Responsibility: FINANCE frames the takeover as a proactive strategic choice by Nuveen and Schroders’ management to build scale, while WEST frames it as a response to external pressures that left a historic UK firm with little alternative to selling.
Motivation: FINANCE emphasizes commercial motives such as fee pressure, the search for scale, and product diversification, whereas WEST highlights structural vulnerability of UK firms and a pattern of foreign acquisition of British assets.
Legitimacy: FINANCE presents the deal as a rational, market-driven consolidation that benefits shareholders and clients, while WEST questions the desirability of losing long-standing domestic ownership and control over a key financial institution.
Historical framing: FINANCE focuses on the future potential of a new asset management giant, whereas WEST stresses the symbolic break with more than 200 years of family ownership and British financial heritage.
Risk assessment: FINANCE downplays national or political risks and focuses on integration and market synergies, while WEST raises concerns about the implications for UK financial autonomy, employment, and local decision-making.
US investment manager Nuveen has agreed to acquire UK-based Schroders in a takeover valuing the 222-year-old firm at about £9.9–10 billion ($13.5–14 billion), ending more than two centuries of family control.

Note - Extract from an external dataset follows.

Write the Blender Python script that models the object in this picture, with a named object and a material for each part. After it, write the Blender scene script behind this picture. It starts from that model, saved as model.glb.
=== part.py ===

Schroders’ shares jumped roughly 28% on the news, reflecting a 25% profit jump and a substantial takeover premium, while markets and commentators frame the deal as creating a transatlantic asset management giant with strong infrastructure roots. The key tension lies between financial-sector narratives emphasizing strategic scale and sector consolidation, and Western media concerns about the loss of long-standing British ownership to a US buyer.